6. The converter as recited in claim 1 further comprising a second feedforward path that includes a feedforward resistor and couples said signal input to a node between an output of the transconductance amplifier gma and an input of a comparator.

7. A method of continuous-time sigma-delta analog-to-digital conversion, comprising:

receiving an input signal into a signal input;

receiving said input signal into an input summing junction coupled to said signal input;

receiving said input signal into a folded cascode transconductor having an input coupled to said input summing junction; and

employing a feedforward path to provide an attenuated form of said input signal to at least two nodes within said folded cascode transconductor.

8. The method as recited in claim 7 wherein said feedforward path includes a feedforward resistor having a resistance value based on a maximum expected value of an input signal to be provided to said signal input.

9. The method as recited in claim 7 wherein said feedforward path includes a feedforward resistor having a resistance value based on a reference current value associated with a node coupled to an output of said folded cascode transconductor.

10. The method as recited in claim 7 wherein said employing comprises employing said feedforward path to provide an attenuated form of a positive rail of said input signal to at least two nodes within said folded cascode transconductor, said method further comprising employing a feedforward path to provide an attenuated form of a negative rail of said input signal to at least two other nodes within said folded cascode transconductor.

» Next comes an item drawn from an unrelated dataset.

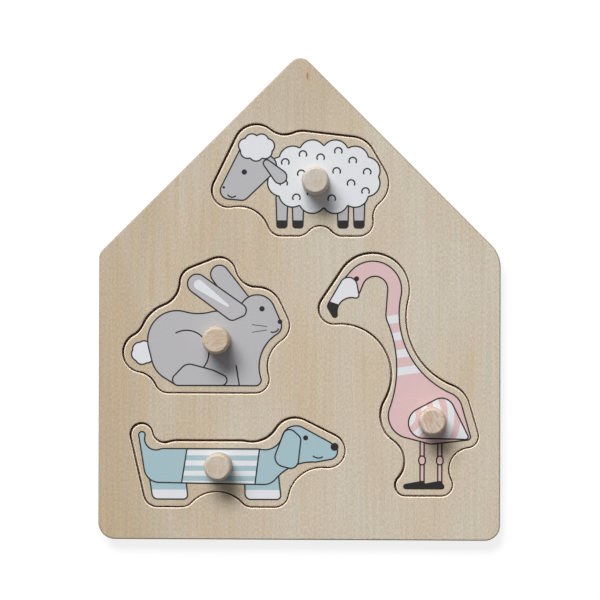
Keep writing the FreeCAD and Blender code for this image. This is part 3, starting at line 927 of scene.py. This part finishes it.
# %% [markdown]
# ## Table and background
# The puzzle lies on a pale sheet. Such a surface in plain light comes out grey, and more lamps
# would wash out the wood. So the sheet's own colour stays, and light that only the camera and
# reflections see lifts it to white. The puzzle's shadow stays on it, soft and faint. The sheet
# lies a hair under the puzzle, because two surfaces at one height would show through each other.
# %% Lay the white sheet
SHEET_SIDE = 6.0
SHEET_COLOUR = (0.2, 0.2, 0.2, 1.0)
SHEET_LIFT = 0.82
SHEET_ROUGHNESS, SHEET_SHINE = 0.9, 0.1
HAIR = 0.05 * MM
WHITE_LIGHT = (1.0, 1.0, 1.0, 1.0)


def white_sheet():
    """A wide white sheet under the puzzle."""
    half = SHEET_SIDE * 0.5
    low = cad_box[0].z - HAIR
    corners = [(-half, -half, low), (half, -half, low), (half, half, low), (-half, half, low)]
    mesh = bpy.data.meshes.new("white_sheet")
    mesh.from_pydata(corners, [], [(0, 1, 2, 3)])
    sheet = bpy.data.objects.new("white_sheet", mesh)
    scene.collection.objects.link(sheet)
    material, tree, shader, place = new_tree("white_paper")
    shader.inputs["Base Color"].default_value = SHEET_COLOUR
    shader.inputs["Roughness"].default_value = SHEET_ROUGHNESS
    shader.inputs["Specular IOR Level"].default_value = SHEET_SHINE
    rays = add(tree, "LightPath").outputs
    seen = work_out(tree, "MAXIMUM", rays["Is Camera Ray"], rays["Is Glossy Ray"])
    seen = work_out(tree, "MAXIMUM", seen, rays["Is Transmission Ray"])
    lift = work_out(tree, "MULTIPLY", seen, SHEET_LIFT)
    shader.inputs["Emission Color"].default_value = WHITE_LIGHT
    tree.links.new(lift, shader.inputs["Emission Strength"])
    mesh.materials.append(material)
    return sheet


sheet = white_sheet()
print("White sheet:", SHEET_SIDE, "m wide")

# %% [markdown]
# ## Light
# One long soft lamp stands beyond the roof, a little to the left and half way up the sky: the
# pegs' shadows fall towards the base, narrow to a dark tongue and fade at their far end. A sun
# lamp is round, so three of them side by side make the long one. An area lamp near by would be
# long by itself, but it would light one side of the board more than the other. A pale even sky
# fills the shadows. Together they give a flat surface as much light as it needs to show its own
# colour.
# %% Set the key lamps and the sky
KEY_TURNS = (7.0, 21.0, 35.0)
KEY_HEIGHT = math.radians(40.0)
KEY_SHARE = 0.8
KEY_SOFTNESS = math.radians(22.0)
LIGHT_LEVEL = 0.97


def key_lamp(number, turn):
    """One far lamp, turned to the left of the roof's peak by so many degrees."""
    light = bpy.data.lights.new(f"key_lamp_{number}", "SUN")
    light.angle = KEY_SOFTNESS
    light.energy = LIGHT_LEVEL * KEY_SHARE * math.pi / math.sin(KEY_HEIGHT) / len(KEY_TURNS)
    lamp = bpy.data.objects.new(f"key_lamp_{number}", light)
    flat = math.cos(KEY_HEIGHT)
    left, ahead = math.sin(math.radians(turn)), math.cos(math.radians(turn))
    to_lamp = Vector((-left * flat, ahead * flat, math.sin(KEY_HEIGHT)))
    lamp.rotation_euler = to_lamp.to_track_quat("Z", "Y").to_euler()
    scene.collection.objects.link(lamp)
    return lamp


def pale_sky():
    """An even pale light from all round."""
    world = bpy.data.worlds.new("pale_sky")
    world.use_nodes = True
    sky = world.node_tree.nodes["Background"]
    sky.inputs["Color"].default_value = WHITE_LIGHT
    sky.inputs["Strength"].default_value = LIGHT_LEVEL * (1.0 - KEY_SHARE)
    scene.world = world
    return world


lamps = [key_lamp(number, turn) for number, turn in enumerate(KEY_TURNS, start=1)]
world = pale_sky()
scene.view_settings.view_transform = "Standard"
print("Key lamps:", len(lamps), "of energy", round(lamps[0].data.energy, 2))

11. The method as recited in claim 10 wherein said feedforward paths associated with said positive and negative rails include feedforward resistors of identical nominal resistance value.

12. The method as recited in claim 7 further comprising employing a second feedforward path to provide an attenuated form of said input signal to a node between an output of the transconductance amplifier gma and an input of a comparator.